In the first period, Panik pounced on a loose puck at the top of the faceoff circle in the defensive zone. Seeing he had room to work with, he did not just clear it down the ice and instead elected to skate up with it. He fought off the backcheck from Tyler Bozak through the neutral zone, drew an additional two Blues players to him, then drew a holding call from Bozak because he would not give up the puck.

Panik's 4:16 of penalty kill time was more than top penalty killer Carl Hagelin's 2:26, though the fact that Hagelin took two minors on the night probably had something to do with it.

Late in the game, Panik was also added to the power play as a sixth attacker with the goalie pulled. He would score the game-tying goal with just 1:09 left in regulation.

2. The goalies

Vitek Vanecek and Ilya Samsonov both played about a half of the game. It is really hard to evaluate a goalie on just 30 minutes of work, so I will give a shoutout to both as both played very well.

Vanecek got the start. He looked a little awkward at first, but settled in as the game went along for a solid performance. He stopped 13 of the 14 shots he faced with the only goal he allowed a weird deflection off of Brett Leason’s skate.

Samsonov took over about halfway through the second period and within minutes found himself defending the net on a 5-on-3 penalty kill. The penalty killers helped out their young netminder allowing only one shot on goal, but it was a good one. Colton Parayko one-timed a slap shot, but Samsonov was there to stop with no rebound. Soon after the penalty was over, Vladimir Tarasenko was all alone in front of the net, but was denied by Samsonov’s who stretched the blocker to deny the high shot.

Sanford scores on the PP. Samsonov wasn't tight against the post. Showed him too much daylight and Sanford made him pay.

Samsonov finished with 11 saves on 12 shots.

3. Connor McMichael

Boy, somebody got a confidence boost from Monday’s game. 
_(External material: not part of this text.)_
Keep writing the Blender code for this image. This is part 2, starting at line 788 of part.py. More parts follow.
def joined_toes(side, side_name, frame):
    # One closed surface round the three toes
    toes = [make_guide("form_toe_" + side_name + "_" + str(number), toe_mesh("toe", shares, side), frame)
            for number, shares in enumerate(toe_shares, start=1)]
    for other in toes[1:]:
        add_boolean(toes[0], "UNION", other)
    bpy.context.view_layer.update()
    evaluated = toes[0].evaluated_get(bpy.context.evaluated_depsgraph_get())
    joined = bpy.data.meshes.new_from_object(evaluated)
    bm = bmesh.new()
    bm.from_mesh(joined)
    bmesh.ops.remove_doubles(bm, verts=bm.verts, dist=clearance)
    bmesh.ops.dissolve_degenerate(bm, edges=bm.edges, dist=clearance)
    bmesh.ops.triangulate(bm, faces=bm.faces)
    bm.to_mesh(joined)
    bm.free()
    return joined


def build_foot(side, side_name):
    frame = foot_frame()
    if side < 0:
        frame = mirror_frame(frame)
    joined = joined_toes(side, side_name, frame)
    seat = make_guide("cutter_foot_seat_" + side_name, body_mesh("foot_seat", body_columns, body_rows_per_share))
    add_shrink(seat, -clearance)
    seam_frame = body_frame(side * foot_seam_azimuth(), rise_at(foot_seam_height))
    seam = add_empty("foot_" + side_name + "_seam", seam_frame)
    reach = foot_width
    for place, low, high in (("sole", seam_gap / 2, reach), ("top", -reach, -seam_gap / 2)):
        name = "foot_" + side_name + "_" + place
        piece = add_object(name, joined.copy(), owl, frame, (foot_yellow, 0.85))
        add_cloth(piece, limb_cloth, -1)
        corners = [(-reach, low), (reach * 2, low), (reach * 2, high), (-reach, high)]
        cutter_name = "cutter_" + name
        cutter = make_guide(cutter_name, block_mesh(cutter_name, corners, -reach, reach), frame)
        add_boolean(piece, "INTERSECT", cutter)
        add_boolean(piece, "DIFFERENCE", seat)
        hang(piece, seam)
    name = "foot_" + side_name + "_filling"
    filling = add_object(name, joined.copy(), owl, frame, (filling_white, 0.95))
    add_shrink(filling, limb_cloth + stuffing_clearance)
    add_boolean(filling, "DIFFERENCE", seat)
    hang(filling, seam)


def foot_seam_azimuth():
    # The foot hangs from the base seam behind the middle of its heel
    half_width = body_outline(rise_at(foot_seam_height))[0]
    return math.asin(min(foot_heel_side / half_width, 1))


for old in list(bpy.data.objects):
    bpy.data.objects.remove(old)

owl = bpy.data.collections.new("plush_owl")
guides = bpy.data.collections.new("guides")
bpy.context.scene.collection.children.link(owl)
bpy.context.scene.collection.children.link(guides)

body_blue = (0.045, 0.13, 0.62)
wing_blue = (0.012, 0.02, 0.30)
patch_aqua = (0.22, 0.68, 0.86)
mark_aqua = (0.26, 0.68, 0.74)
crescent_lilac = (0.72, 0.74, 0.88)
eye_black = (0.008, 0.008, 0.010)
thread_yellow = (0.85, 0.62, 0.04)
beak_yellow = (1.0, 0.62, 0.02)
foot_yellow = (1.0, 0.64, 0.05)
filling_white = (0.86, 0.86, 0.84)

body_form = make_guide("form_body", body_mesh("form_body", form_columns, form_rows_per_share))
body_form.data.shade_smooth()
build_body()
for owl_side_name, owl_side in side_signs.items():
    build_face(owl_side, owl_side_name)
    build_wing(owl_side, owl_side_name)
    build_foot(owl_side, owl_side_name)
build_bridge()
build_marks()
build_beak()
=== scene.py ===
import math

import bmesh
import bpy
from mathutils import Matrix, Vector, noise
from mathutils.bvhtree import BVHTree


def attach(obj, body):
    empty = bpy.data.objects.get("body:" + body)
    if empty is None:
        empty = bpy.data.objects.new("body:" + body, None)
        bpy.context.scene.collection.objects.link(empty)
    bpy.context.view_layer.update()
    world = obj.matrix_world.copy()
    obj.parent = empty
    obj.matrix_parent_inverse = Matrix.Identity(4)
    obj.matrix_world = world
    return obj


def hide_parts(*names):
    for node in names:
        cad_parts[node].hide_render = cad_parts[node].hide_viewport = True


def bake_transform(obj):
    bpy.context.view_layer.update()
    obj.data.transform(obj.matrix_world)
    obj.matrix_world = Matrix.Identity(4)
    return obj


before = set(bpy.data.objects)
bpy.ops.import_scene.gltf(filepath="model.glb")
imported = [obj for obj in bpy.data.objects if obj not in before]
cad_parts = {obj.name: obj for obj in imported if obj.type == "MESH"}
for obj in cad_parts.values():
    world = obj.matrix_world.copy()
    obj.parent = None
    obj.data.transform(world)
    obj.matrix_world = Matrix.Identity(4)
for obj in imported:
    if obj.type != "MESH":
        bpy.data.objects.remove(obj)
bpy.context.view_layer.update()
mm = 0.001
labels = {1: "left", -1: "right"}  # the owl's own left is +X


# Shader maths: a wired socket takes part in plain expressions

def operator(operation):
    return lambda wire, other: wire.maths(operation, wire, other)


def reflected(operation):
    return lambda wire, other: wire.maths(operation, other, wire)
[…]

McMichael was given a second preseason game as a reward for his solid performance on Monday and he definitely showed off the confidence that comes along with being a first-round draft pick.

In the first period, McMichael found himself all alone with the puck on a mini-breakaway on Jordan Binnington. Just a reminder, this is the Binnington who was the starting goalie for the Stanley Cup champions.

So what did McMichael do? He skated to the front and tried the stick between the legs shot. It may not have worked, but you have to respect the confidence this kid had just to try, though no doubt the coaches probably had a few words for him in the locker room about it.

There was one area in which McMichael struggled, however, and that was on the faceoff where he lost all five draws he took on the night.